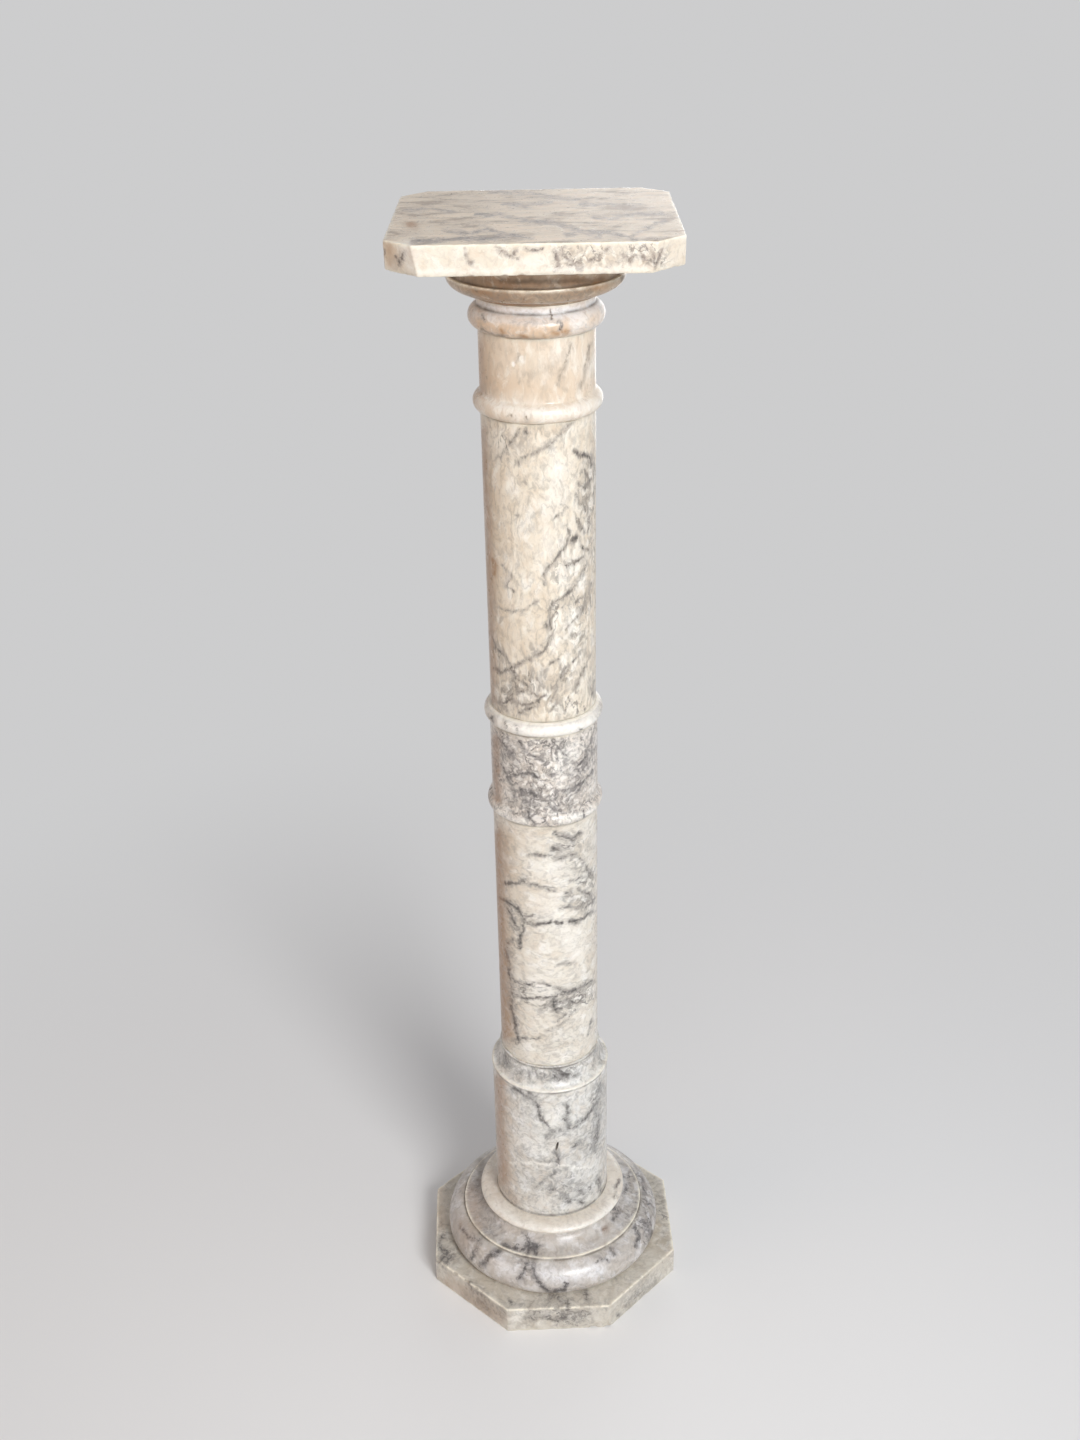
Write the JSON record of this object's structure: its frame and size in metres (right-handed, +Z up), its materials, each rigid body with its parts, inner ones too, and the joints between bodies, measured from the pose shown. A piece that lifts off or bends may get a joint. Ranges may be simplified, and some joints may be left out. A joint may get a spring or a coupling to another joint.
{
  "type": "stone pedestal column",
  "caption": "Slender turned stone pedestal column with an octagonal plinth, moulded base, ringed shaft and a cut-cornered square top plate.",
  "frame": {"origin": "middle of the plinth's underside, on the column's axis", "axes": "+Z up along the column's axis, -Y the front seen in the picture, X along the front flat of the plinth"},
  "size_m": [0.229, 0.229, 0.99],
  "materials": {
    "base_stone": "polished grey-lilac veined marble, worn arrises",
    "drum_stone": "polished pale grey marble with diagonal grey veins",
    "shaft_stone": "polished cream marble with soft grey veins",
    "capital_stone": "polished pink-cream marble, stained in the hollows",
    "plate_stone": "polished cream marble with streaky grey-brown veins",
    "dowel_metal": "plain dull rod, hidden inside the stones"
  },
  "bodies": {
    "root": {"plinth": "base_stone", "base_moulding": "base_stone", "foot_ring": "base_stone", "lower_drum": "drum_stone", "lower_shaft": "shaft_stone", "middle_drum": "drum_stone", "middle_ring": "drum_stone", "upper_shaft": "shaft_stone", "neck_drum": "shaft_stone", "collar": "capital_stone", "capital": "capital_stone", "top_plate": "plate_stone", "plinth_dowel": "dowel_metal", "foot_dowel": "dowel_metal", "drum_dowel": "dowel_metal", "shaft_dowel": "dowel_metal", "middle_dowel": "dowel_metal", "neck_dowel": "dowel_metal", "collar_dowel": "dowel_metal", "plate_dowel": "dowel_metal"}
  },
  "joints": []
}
========
### Stated goal
Write out the listing once more, matching it exactly.

### Task solution
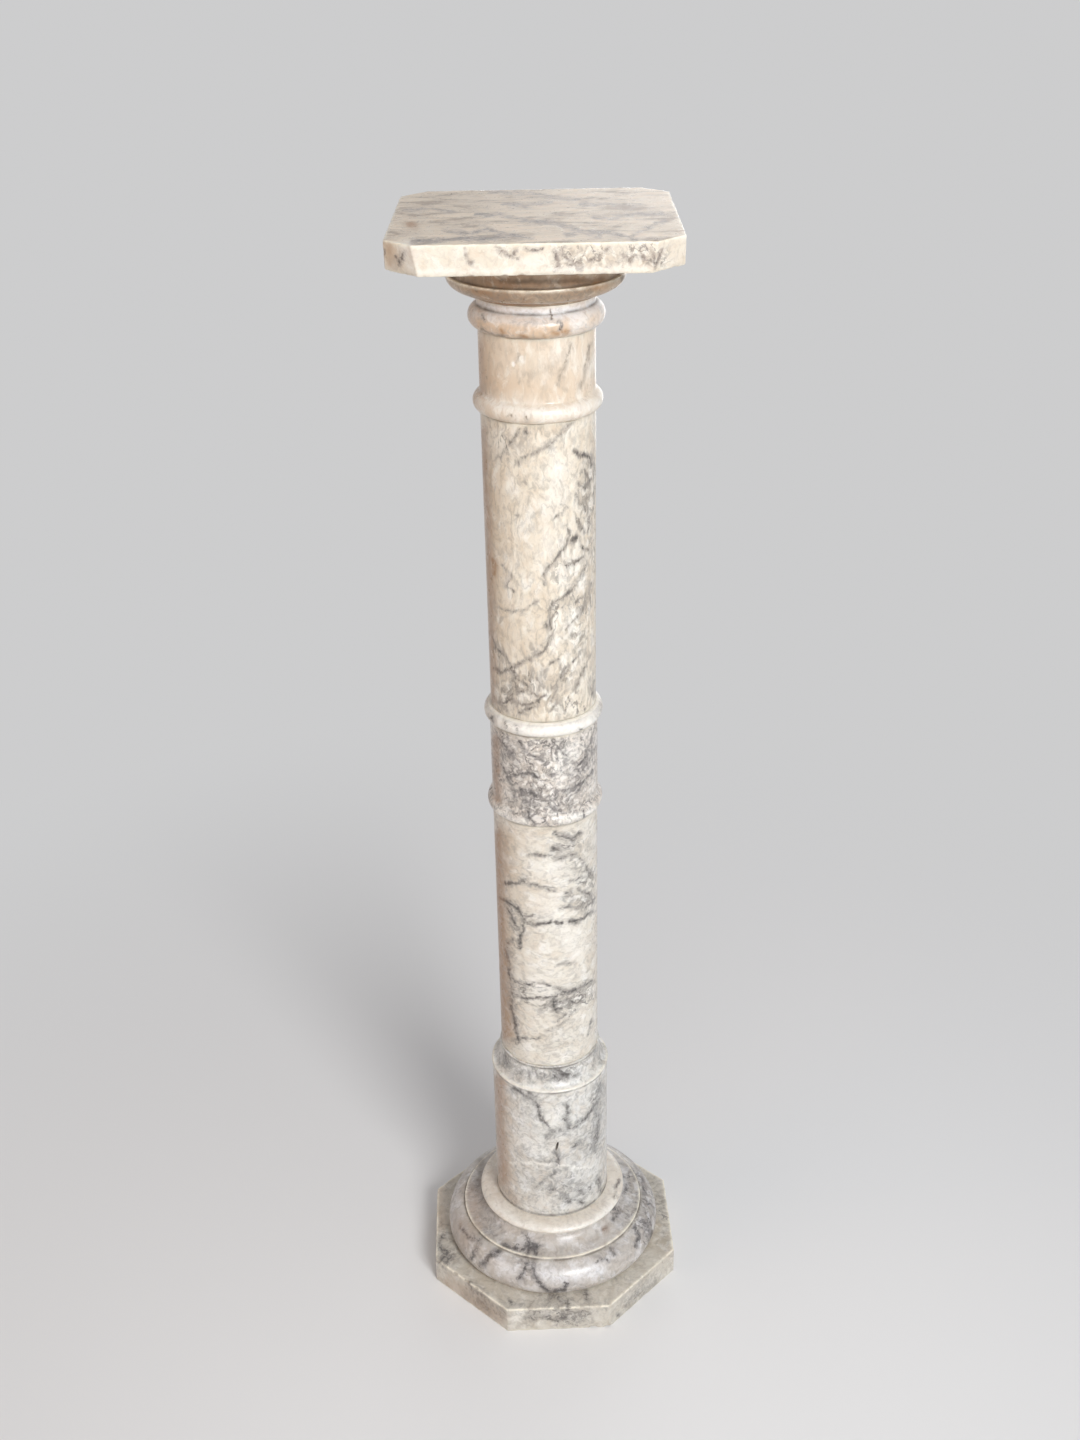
Write the JSON record of this object's structure: its frame and size in metres (right-handed, +Z up), its materials, each rigid body with its parts, inner ones too, and the joints between bodies, measured from the pose shown. A piece that lifts off or bends may get a joint. Ranges may be simplified, and some joints may be left out. A joint may get a spring or a coupling to another joint.
{
  "type": "stone pedestal column",
  "caption": "Slender turned stone pedestal column with an octagonal plinth, moulded base, ringed shaft and a cut-cornered square top plate.",
  "frame": {"origin": "middle of the plinth's underside, on the column's axis", "axes": "+Z up along the column's axis, -Y the front seen in the picture, X along the front flat of the plinth"},
  "size_m": [0.229, 0.229, 0.99],
  "materials": {
    "base_stone": "polished grey-lilac veined marble, worn arrises",
    "drum_stone": "polished pale grey marble with diagonal grey veins",
    "shaft_stone": "polished cream marble with soft grey veins",
    "capital_stone": "polished pink-cream marble, stained in the hollows",
    "plate_stone": "polished cream marble with streaky grey-brown veins",
    "dowel_metal": "plain dull rod, hidden inside the stones"
  },
  "bodies": {
    "root": {"plinth": "base_stone", "base_moulding": "base_stone", "foot_ring": "base_stone", "lower_drum": "drum_stone", "lower_shaft": "shaft_stone", "middle_drum": "drum_stone", "middle_ring": "drum_stone", "upper_shaft": "shaft_stone", "neck_drum": "shaft_stone", "collar": "capital_stone", "capital": "capital_stone", "top_plate": "plate_stone", "plinth_dowel": "dowel_metal", "foot_dowel": "dowel_metal", "drum_dowel": "dowel_metal", "shaft_dowel": "dowel_metal", "middle_dowel": "dowel_metal", "neck_dowel": "dowel_metal", "collar_dowel": "dowel_metal", "plate_dowel": "dowel_metal"}
  },
  "joints": []
}